The picnic started in earnest. Endless bread, olives, cheese, meats, antipasti. So much that we shared it with about 20 other people over the course of the day. We had way too much food. But enough about the food.

Train three starts by turning into a tram. The journey goes through the streets of Tirano, passengers in mobile Swiss territory almost able to knock on the doors of Italian Tiranista. A mad start.

We climbed. And climbed. And climbed. Starting at 400m above sea level, we were at 900 before we really appreciated what was happening. Jaws hit floors, repeatedly. We spiralled up. There were virtually no sections of track which were straight apart from at stations, each one a couple hundred metres higher than the last. See those mountains? No tunnels. We're going over them, not through, not around, but over.

I can't do it justice with words. The scenery was outrageously outrageous the whole way. World class. And a regular railway - no cogs, no pulleys, no other mechanisms but wheels on tracks pulled by engines - to take us to 2253 metres altitude, past glaciers and glacial lakes, beneath and above still, off-season chairlifts at ski resorts. There was snow. The spectacular nature combined with the height made it all so dizzying.

Our descent into the pokey sleepy backwater of St Mortiz coincided with the briefest of showers, sending some of us scuttling into the main carriage. I fell asleep for 10 minutes. Despite claiming not to be feeling the effects of the altitude, I arrived a bleary dizzy befuddled dazed mess. But it was worth it.

Train 4 goes through mountains. Right fucking through them. Viaducts built between opposing rock faces, tunnels with virtually no frontage, just a hole bored through so we can carry on carrying on. More spectacularly greenery and scenery. Stuff straight out of the Great Escape.
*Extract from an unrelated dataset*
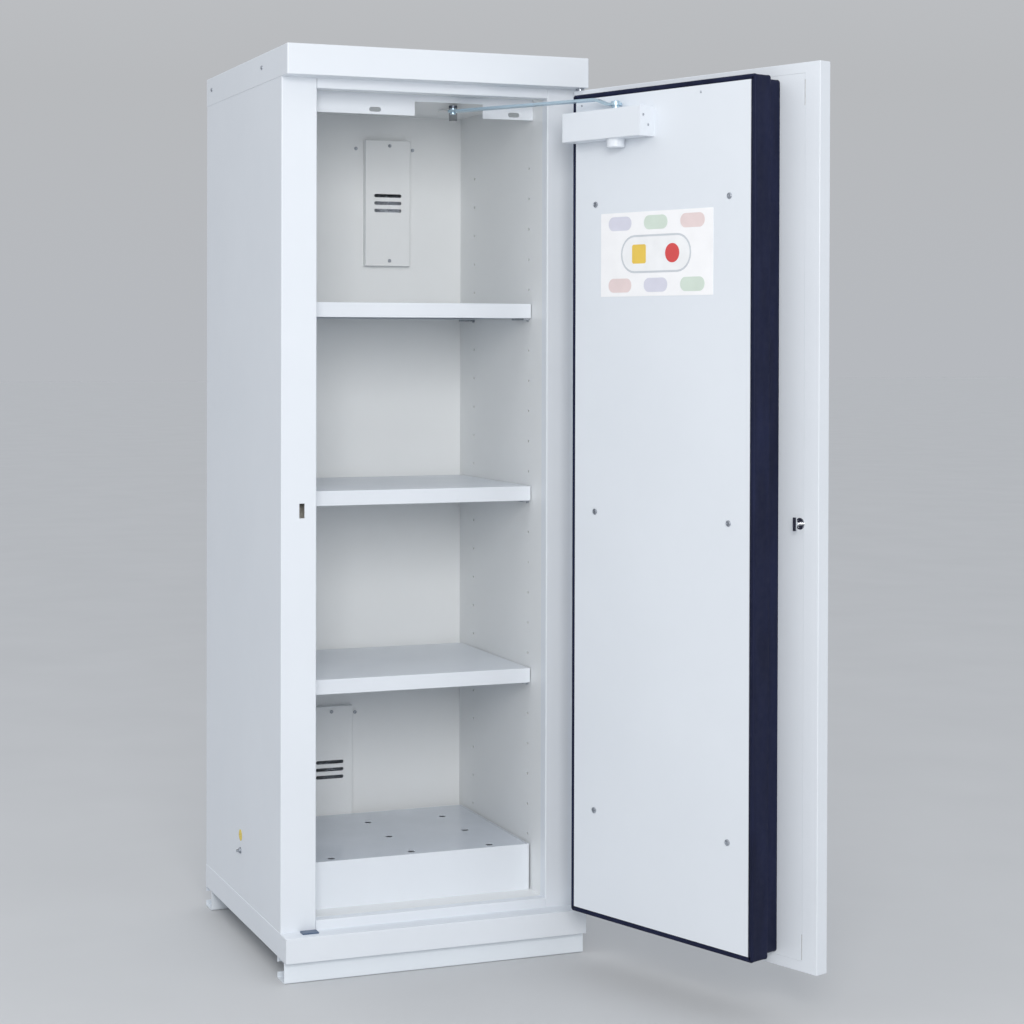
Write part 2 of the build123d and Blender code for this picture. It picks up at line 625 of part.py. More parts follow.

A continually awe inspiring mix of nature's beauty and man's engineering feats.

Train 5. Which one was this? Christ, I can't even remember now. I think it was Reichenau-Tamins to Disentis/Muster, but I forget the features. It may have been just more ravines and gorgeous and mountains and nothing of individual note, because it was all great and we had already been spoilt.

Train 6, to Andermatt. An incident! We'd all dutifully filled out our interrail tickets with the start and end stations, only to be told they weren't valid. Oops. So we had to pay. It was no big deal, but a bit of a surprise.

We saw more mountains and lakes, and we wound down around mountains so steep it scarcely seemed credible, once we reached the town, to look back and up to see where we'd been. Because we'd climbed up to 2000m again first, before adopting roller coaster angles past belled-up cows. At some point we learnt that Australia were all out for 128. How fucking good was today?

A mundane interlude in our half an hour on the ground. Jason and I headed to a shop for drinks. The shop was shut. We bought 8 beers and 4 soft drinks from the station cafe, for about 35 bloody quid.

Train 7. A 15 minute journey to join up with the main line to Zurich. Nothin special...except the rock faces, and that most of it was as steep as some funiculars. Paul and I tested the angle by leaning forwards as far as we could without falling over. Must have been 45° or so. Lots of fun.

Train 8. Come on, Switzerland, take us to our beds. But if you can do it mostly while hugging a beautiful, still, blue lake as the sun sets, that'd be nice. Oh, you are doing.

You'll have to excuse me for the increasing brevity of each successive train's description. It was hard to keep track of everything. I took in so much landscape, so many amazing things, and caught 8 bloody trains while carting luggage all the way. Overwhelming and almost impossible to process or even believe. This was always promised to be something special. It delivered in spades.